● THE REQUEST
Below are several records. Retype exactly those lines running from the one with "The three.js and" through the one with "and its slope.", end lines included, and no others.

● TASK INPUTS
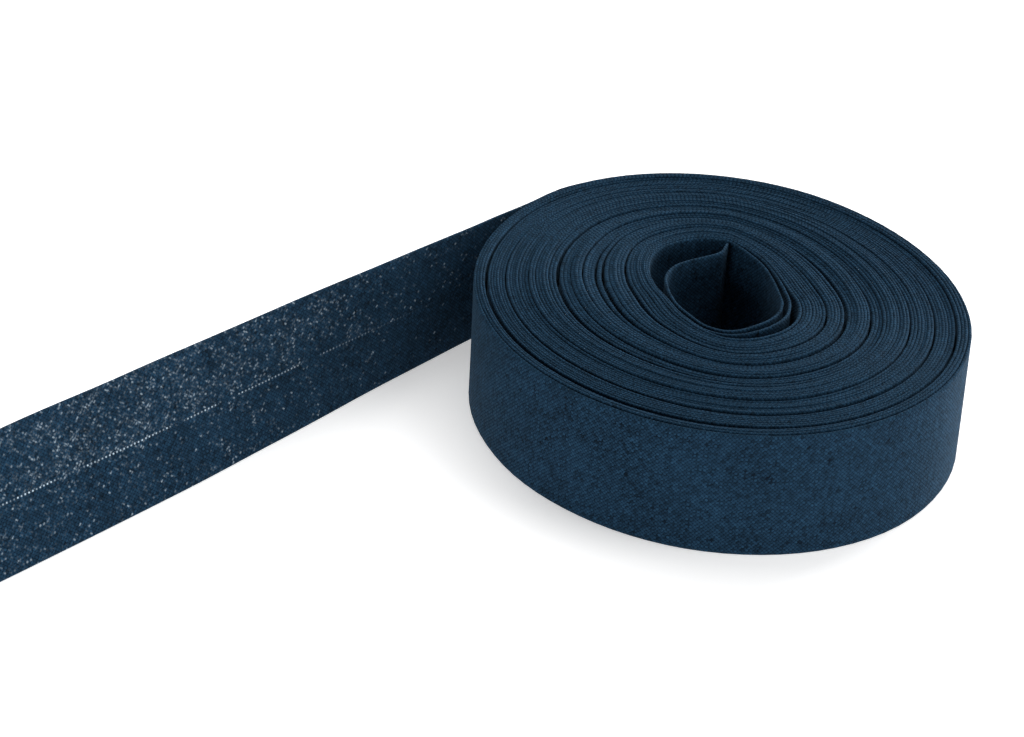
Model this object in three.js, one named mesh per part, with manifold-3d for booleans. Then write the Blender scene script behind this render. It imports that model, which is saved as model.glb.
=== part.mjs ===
// A roll of folded cotton bias tape. It lies flat, slightly oval and loosely wound round an empty,
// drop-shaped middle, and its outer end runs off straight, standing on one fold and leaning outwards.
// Millimetres, +Z up. The origin is the middle of the whole part's base.

import * as THREE from 'three';
import { mergeVertices } from 'three/addons/utils/BufferGeometryUtils.js';
import Module from 'manifold-3d';

const wasm = await Module();
wasm.setup();

// The tape.
const TAPE_WIDTH = 20; // folded width, so also the roll's height
const SHEET = 1; // thickness of the loose end and of the innermost turn
const CLEARANCE = 0.3; // gap between the two solids

// The roll's outline, about the roll's own centre. Bearings are in degrees, from +X towards +Y.
const ROLL_CENTRE = { x: 41.44, y: -3.71 };
const ROLL_RADIUS = 35.15; // mean reach of the outermost turn
const OVAL = { share: 0.0485, bearing: 97 };
const EGG = { share: 0.0034, bearing: 48 };
const LEAVING_BEARING = 90; // where the outermost turn leaves the roll
const LAST_STEP = SHEET + CLEARANCE; // how far the outermost turn stands out where it leaves
const STEP_FACE = 0.4; // degrees that the end face of that turn takes

// The empty middle: how far out the innermost turn's wall and the turn behind it lie at each bearing.
// The innermost turn starts at the point of the drop, at bearing 37, and comes back to it.
const MIDDLE = [
  { bearing: 0, hole: 10.4, second: 11.1 },
  { bearing: 18, hole: 12.4, second: 13.1 },
  { bearing: 30, hole: 14.3, second: 14.8 },
  { bearing: 37, hole: 15.6, second: 15.5 },
  { bearing: 40, hole: 12.5, second: 15.7 },
  { bearing: 50, hole: 11.0, second: 16.0 },
  { bearing: 66, hole: 10.3, second: 15.6 },
  { bearing: 84, hole: 9.9, second: 14.4 },
  { bearing: 100, hole: 9.0, second: 12.1 },
  { bearing: 118, hole: 7.6, second: 9.6 },
  { bearing: 142, hole: 6.6, second: 7.4 },
  { bearing: 182, hole: 6.7, second: 7.5 },
  { bearing: 210, hole: 8.2, second: 9.0 },
  { bearing: 230, hole: 8.9, second: 9.7 },
  { bearing: 259, hole: 8.6, second: 9.4 },
  { bearing: 287, hole: 8.9, second: 9.7 },
  { bearing: 307, hole: 9.0, second: 9.7 },
  { bearing: 327, hole: 8.9, second: 9.7 },
  { bearing: 346, hole: 9.4, second: 10.2 },
];
const DROP_POINT = 3; // row of MIDDLE where the innermost turn starts and ends
const INNERMOST_HEIGHT = TAPE_WIDTH - 0.3;

// The slit between the second turn and the third, widest halfway.
const SLIT = { from: 236, to: 320, behind: 0.8, width: 1.3 };

// The grooves between groups of turns on the top. share is the way from the second turn, 0, to the
// outside, 1, and side is the bearing at which a groove is deepest. rise is how far the group of
// turns just outside the groove stands above or below the rest.
const GROOVES = [
  { share: 0.175, depth: 1.5, side: 225, rise: 0.15 },
  { share: 0.26, depth: 0.6, side: 250, rise: -0.2 },
  { share: 0.36, depth: 0.7, side: 110, rise: 0.1 },
  { share: 0.45, depth: 1.3, side: 200, rise: -0.15 },
  { share: 0.565, depth: 0.9, side: 260, rise: 0.2 },
  { share: 0.69, depth: 0.8, side: 230, rise: -0.1 },
  { share: 0.815, depth: 1.5, side: 190, rise: 0.1 },
  { share: 0.895, depth: 1.8, side: 180, rise: -0.1 },
  { share: 0.965, depth: 0.7, side: 215, rise: 0 },
];
const GROOVE_HALF = 0.015; // half of a groove's width, as a share
const FOLD_ROUND = 0.3; // how far the folds round off at a groove and at the rim
const LEAST_DEPTH = 0.35; // share of a groove's depth that is left on its shallow side
const WAVE = 0.12; // how far each group of turns waves up and down
const COLUMNS = 90; // steps round the roll

// The loose end.
const TAIL_LENGTH = 116;
const TAIL_START = 0.6; // how far past the leaving place it begins, clear of the turn's end face
const TAIL_STEPS = 44;
const TAIL_DRIFT = { out: 0.4, over: 10 }; // step outwards, and the length over which it is made
const TAIL_LEAN = { angle: 19.65, over: 97 }; // lean outwards, and the length over which it grows
const TAIL_BOW = { most: 0.76, from: 25 }; // bow back towards the roll's side, and where it begins
const SEAM = { half: 0.35, depth: 0.45 }; // where the two folded-in edges meet
const FOLD_SIDES = 4; // flat faces round each fold

const NAVY = 0x1b3144;
const radians = THREE.MathUtils.degToRad;

function clothMaterial() {
  return new THREE.MeshStandardMaterial({ color: NAVY, roughness: 0.95, metalness: 0 });
}

function fromBearing(reach, bearing) {
  return new THREE.Vector2(reach * Math.cos(radians(bearing)), reach * Math.sin(radians(bearing)));
}

// A column of MIDDLE at any bearing, as a smooth closed line through its rows.
function middleReach(name, bearing) {
  const count = MIDDLE.length;
  const turned = THREE.MathUtils.euclideanModulo(bearing, 360);
  const next = MIDDLE.findIndex((row) => row.bearing > turned);
  const after = next < 0 ? count : next;
  const at = (index) => {
    const row = MIDDLE[(index + count) % count];
    return { bearing: row.bearing + 360 * Math.floor(index / count), reach: row[name] };
  };
  const slope = (index) => {
    const rise = at(index + 1).reach - at(index - 1).reach;
    return rise / (at(index + 1).bearing - at(index - 1).bearing);
  };
  const low = at(after - 1);
  const high = at(after);
  const span = high.bearing - low.bearing;
  const along = (turned - low.bearing) / span;
  const back = 1 - along;
  const ease = along * along * (3 - 2 * along);
  const bend = along * back * span * (back * slope(after - 1) - along * slope(after));
  return THREE.MathUtils.lerp(low.reach, high.reach, ease) + bend;
}

function outline(bearing) {
  const oval = OVAL.share * Math.cos(2 * radians(bearing - OVAL.bearing));
  const egg = EGG.share * Math.cos(3 * radians(bearing - EGG.bearing));
  return ROLL_RADIUS * (1 + oval + egg);
}

// A point's reach from its share of the way out. turned runs from 0, just past the place where the
// outermost turn leaves the roll, to 1, back at the same bearing and one turn further out. Only the
// outermost group follows that last step.
function reachAt(share, bearing, turned) {
  const last = GROOVES[GROOVES.length - 1].share;
  const step = Math.max(0, (share - last) / (1 - last)) * LAST_STEP * (turned - 0.5);
  return THREE.MathUtils.lerp(middleReach('second', bearing), outline(bearing), share) + step;
}

function column(index) {
  const last = index === 0 || index === COLUMNS;
  const share = last ? 1 : (index - 1) / (COLUMNS - 1);
  const bearing = LEAVING_BEARING + (last ? 360 : STEP_FACE + (360 - STEP_FACE) * share);
  return { bearing, turned: share };
}

// One group of turns at the top, from its outer edge to its inner edge, as profile points whose
// height depends on the bearing.
function turnGroup(inner, outer, order) {
  const rise = inner.rise;
  const top = (bearing) => TAPE_WIDTH + rise + WAVE * Math.sin(radians(2 * bearing + 70 * order));
  const edge = (bearing) => top(bearing) - FOLD_ROUND;
  return [
    { share: outer.share - GROOVE_HALF, height: edge },
    { share: (inner.share + outer.share) / 2, height: top },
    { share: inner.share + GROOVE_HALF, height: edge },
  ];
}

function grooveFloor(groove) {
  const height = (bearing) => {
    const near = (1 + Math.cos(radians(bearing - groove.side))) / 2;
    return TAPE_WIDTH - groove.depth * THREE.MathUtils.lerp(LEAST_DEPTH, 1, near);
  };
  return { share: groove.share, height };
}

// The profile of the wound ring: up the outside, inwards over the groups, down the inside.
function ringProfile() {
  const foot = () => 0;
  const edges = [{ share: 0, rise: 0 }, ...GROOVES, { share: 1 }];
  const points = [
    { share: 0, height: foot },
    { share: 1 - GROOVE_HALF / 2, height: foot },
    { share: 1, height: () => FOLD_ROUND },
    { share: 1, height: () => TAPE_WIDTH - 2 * FOLD_ROUND },
  ];
  for (let order = edges.length - 2; order >= 0; order -= 1) {
    points.push(...turnGroup(edges[order], edges[order + 1], order));
    if (order > 0) points.push(grooveFloor(edges[order]));
  }
  points.push({ share: 0, height: () => TAPE_WIDTH - 2 * FOLD_ROUND });
  points.push(points[0]);
  return points;
}

// A lathed ring whose points are then laid between the second turn and the outermost one.
function woundRing() {
  const profile = ringProfile();
  const flat = profile.map((point) => new THREE.Vector2(1 + point.share, 0));
  const ring = new THREE.LatheGeometry(flat, COLUMNS);
  const place = ring.attributes.position;
  for (let index = 0; index < place.count; index += 1) {
    const { bearing, turned } = column(Math.floor(index / profile.length));
    const point = profile[index % profile.length];
    const spot = fromBearing(reachAt(point.share, bearing, turned), bearing);
    place.setXYZ(index, spot.x, spot.y, point.height(bearing));
  }
  return ring;
}

// The innermost turn: a thin wall round the hole, from the drop's point and back to it.
function innermostTurn() {
  const count = MIDDLE.length;
  const rows = Array.from({ length: count + 1 }, (_, step) => MIDDLE[(DROP_POINT + step) % count]);
  const route = new THREE.SplineCurve(rows.map((row) => fromBearing(row.hole, row.bearing)));
  const steps = 3 * count;
  const wall = [];
  const back = [];
  for (let step = 0; step <= steps; step += 1) {
    const spot = route.getPoint(step / steps);
    const along = route.getTangent(step / steps);
    wall.push(spot);
    back.push(new THREE.Vector2(spot.x + SHEET * along.y, spot.y - SHEET * along.x));
  }
  const section = new THREE.Shape([...back, ...wall.slice(1).reverse()]);
  return new THREE.ExtrudeGeometry(section, { depth: INNERMOST_HEIGHT, bevelEnabled: false });
}

// The narrow slit, as the body that is cut away for it.
function slitCut() {
  const near = [];
  const far = [];
  const steps = 14;
  for (let step = 0; step <= steps; step += 1) {
    const bearing = THREE.MathUtils.lerp(SLIT.from, SLIT.to, step / steps);
    const reach = middleReach('second', bearing) + SLIT.behind;
    near.push(fromBearing(reach, bearing));
    far.push(fromBearing(reach + SLIT.width * Math.sin((Math.PI * step) / steps), bearing));
  }
  const section = new THREE.Shape([...far, ...near.slice(1, -1).reverse()]);
  const cut = new THREE.ExtrudeGeometry(section, { depth: 2 * TAPE_WIDTH, bevelEnabled: false });
  return cut.translate(0, 0, -TAPE_WIDTH / 2);
}

function toSolid(geometry) {
  const bare = geometry.clone();
  bare.deleteAttribute('normal');
  bare.deleteAttribute('uv');
  const merged = mergeVertices(bare, 1e-4);
  const mesh = new wasm.Mesh({
    numProp: 3,
    vertProperties: new Float32Array(merged.attributes.position.array),
    triVerts: new Uint32Array(merged.index.array),
  });
  return new wasm.Manifold(mesh);
}

function toGeometry(solid) {
  const mesh = solid.getMesh();
  const geometry = new THREE.BufferGeometry();
  geometry.setAttribute('position', new THREE.BufferAttribute(mesh.vertProperties, 3));
  geometry.setIndex(new THREE.BufferAttribute(mesh.triVerts, 1));
  geometry.computeVertexNormals();
  return geometry;
}

function woundRoll() {
  const ring = toSolid(woundRing()).subtract(toSolid(slitCut()));
  const roll = new THREE.Mesh(toGeometry(ring.add(toSolid(innermostTurn()))), clothMaterial());
  roll.name = 'wound_roll';
  return roll;
}

// The folded tape's section, lying in x (thickness) and y (height): a fold at each edge, a plain
// outer face at +x, and a seam down the middle of the face at -x.
function tapeSection() {
  const half = SHEET / 2;
  const middle = TAPE_WIDTH / 2;
  const points = [];
  for (const end of [0, 1]) {
    const centre = end === 0 ? half : TAPE_WIDTH - half;
    for (let side = 0; side <= FOLD_SIDES; side += 1) {
      const turn = Math.PI * (end - 1 + side / FOLD_SIDES);
      points.push(new THREE.Vector2(half * Math.cos(turn), centre + half * Math.sin(turn)));
    }
  }
  points.push(new THREE.Vector2(-half, middle + SEAM.half));
  points.push(new THREE.Vector2(-half + SEAM.depth, middle));
  points.push(new THREE.Vector2(-half, middle - SEAM.half));
  return new THREE.Shape(points);
}

// The loose end: the section swept away from the roll, leaning more and more outwards. Each place
// along it is lifted so that its lower fold just touches the ground.
function looseEnd() {
  const sweep = { depth: TAIL_LENGTH, steps: TAIL_STEPS, bevelEnabled: false };
  const band = new THREE.ExtrudeGeometry(tapeSection(), sweep);
  const place = band.attributes.position;
  const start = fromBearing(reachAt(1, LEAVING_BEARING, 1) - SHEET / 2, LEAVING_BEARING);
  for (let index = 0; index < place.count; index += 1) {
    const along = TAIL_LENGTH - place.getZ(index);
    const lean = radians(TAIL_LEAN.angle) * THREE.MathUtils.smoothstep(along, 0, TAIL_LEAN.over);
    const across = place.getX(index);
    const up = place.getY(index);
    const drift = TAIL_DRIFT.out * THREE.MathUtils.smoothstep(along, 0, TAIL_DRIFT.over);
    const bowed = Math.max(0, along - TAIL_BOW.from) / (TAIL_LENGTH - TAIL_BOW.from);
    const bow = TAIL_BOW.most * Math.sin(Math.PI * bowed) ** 2;
    place.setXYZ(
      index,
      start.x - TAIL_START - along,
      start.y + drift - bow + across * Math.cos(lean) + up * Math.sin(lean),
      up * Math.cos(lean) - across * Math.sin(lean) + (SHEET / 2) * (1 - Math.cos(lean)),
    );
  }
  const tail = new THREE.Mesh(band, clothMaterial());
  tail.name = 'loose_end';
  return tail;
}

const part = new THREE.Group();
const wound = new THREE.Group();
wound.add(woundRoll(), looseEnd());
wound.position.set(ROLL_CENTRE.x, ROLL_CENTRE.y, 0);
part.add(wound);

export default part;
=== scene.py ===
# %% [markdown]
# # A roll of cotton bias tape
# Bias tape is one long strip of plain-weave cotton, cut at 45 degrees to its threads, with both long
# edges folded in to the middle of one face. This script winds that strip into a loose roll that lies
# on its side, and lets its outer end run off straight, standing on one fold.
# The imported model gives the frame: two plain solids, `wound_roll` and `loose_end`, at their real size.

# %% Load the frame
import bisect
import math
import random

import bpy
from mathutils import Matrix, Vector


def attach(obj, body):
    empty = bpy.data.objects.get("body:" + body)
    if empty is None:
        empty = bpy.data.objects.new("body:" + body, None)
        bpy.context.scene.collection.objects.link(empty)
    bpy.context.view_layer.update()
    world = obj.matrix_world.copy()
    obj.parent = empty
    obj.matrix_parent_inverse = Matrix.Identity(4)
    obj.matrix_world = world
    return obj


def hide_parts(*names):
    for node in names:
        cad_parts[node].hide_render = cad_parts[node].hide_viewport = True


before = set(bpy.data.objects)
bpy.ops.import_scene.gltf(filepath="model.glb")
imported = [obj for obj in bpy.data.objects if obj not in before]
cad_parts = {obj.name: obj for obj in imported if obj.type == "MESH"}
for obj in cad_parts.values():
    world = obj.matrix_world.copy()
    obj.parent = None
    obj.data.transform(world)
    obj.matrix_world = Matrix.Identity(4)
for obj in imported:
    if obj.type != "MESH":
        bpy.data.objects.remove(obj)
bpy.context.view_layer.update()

MM = 0.001  # Blender works in metres, and every size below is in millimetres times MM

# %% [markdown]
# ## The camera
# The photograph looks down on the roll at 34 degrees, from far enough away that its two sides stay
# almost parallel. A camera is easiest to place by what it looks at: start at the roll's middle, go
# back along the line of sight, and turn the camera to that line. A long lens then gives the same
# mild perspective.

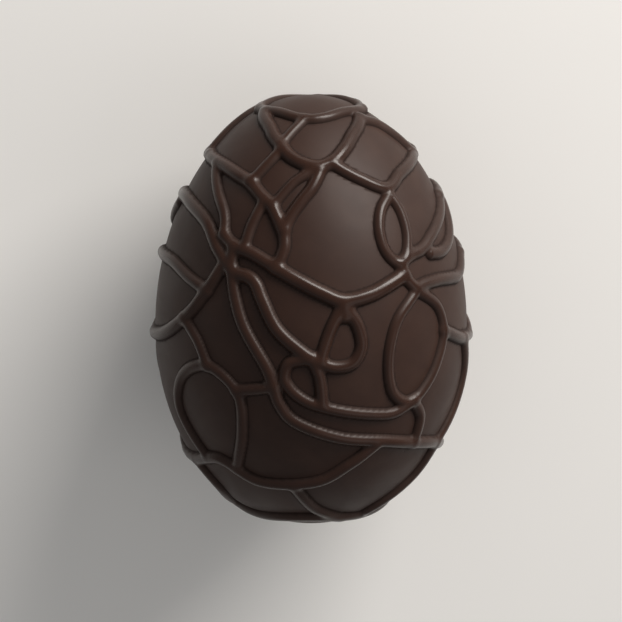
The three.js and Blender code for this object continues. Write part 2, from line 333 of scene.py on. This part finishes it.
def blended_height(points, shape):
    """Height of the strokes at points of the body, before it is levelled off, and its slope.

    Formula: each stroke is a parabola across its path: its peak, times one minus the square of the
    distance over half its width, which falls below nothing past its feet. The blend is the web
    times the logarithm of the sum, over all strokes, of e to the power of the height over the web.
    The slope is the blend's change for each metre, as a vector. Strokes too far off are skipped.
    """
    total = np.full(len(points), LEAST_SUM)
    slope = np.zeros(points.shape)
    for turn in MOULD_TURNS:
        for gauge, places in STROKES.values():
            line = stroke_line(places, turn, shape)
            half = gauge * shape.stroke_width / 2
            peak = -shape.level_height * math.log(
                1 - gauge * shape.stroke_height / shape.level_height)
            middle = (line.min(axis=0) + line.max(axis=0)) / 2
            reach = np.linalg.norm(line - middle, axis=1).max() + STROKE_REACH * half
            near = np.flatnonzero(((points - middle) ** 2).sum(axis=1) < reach * reach)
            away = points[near] - nearest_on_line(points[near], line)
            height = peak * (1 - (away * away).sum(axis=1) / (half * half))
            share = np.exp(height / shape.web)
            total[near] += share
            slope[near] -= (share * 2 * peak / (half * half))[:, None] * away
    return shape.web * np.log(total), slope / total[:, None]


def levelled(blend, shape):
    """Height above the body from the blended height, and how fast the one follows the other.

    Formula: the level height, times one minus e to the power of minus the blended height over the
    level height. It makes broad crests with steep sides, and keeps the places where strokes cross
    from standing much higher.
    """
    follow = np.exp(-np.maximum(blend, 0) / shape.level_height)
    return shape.level_height * (1 - follow), follow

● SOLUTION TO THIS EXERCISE
The three.js and Blender code for this object continues. Write part 2, from line 333 of scene.py on. This part finishes it.
def blended_height(points, shape):
    """Height of the strokes at points of the body, before it is levelled off, and its slope.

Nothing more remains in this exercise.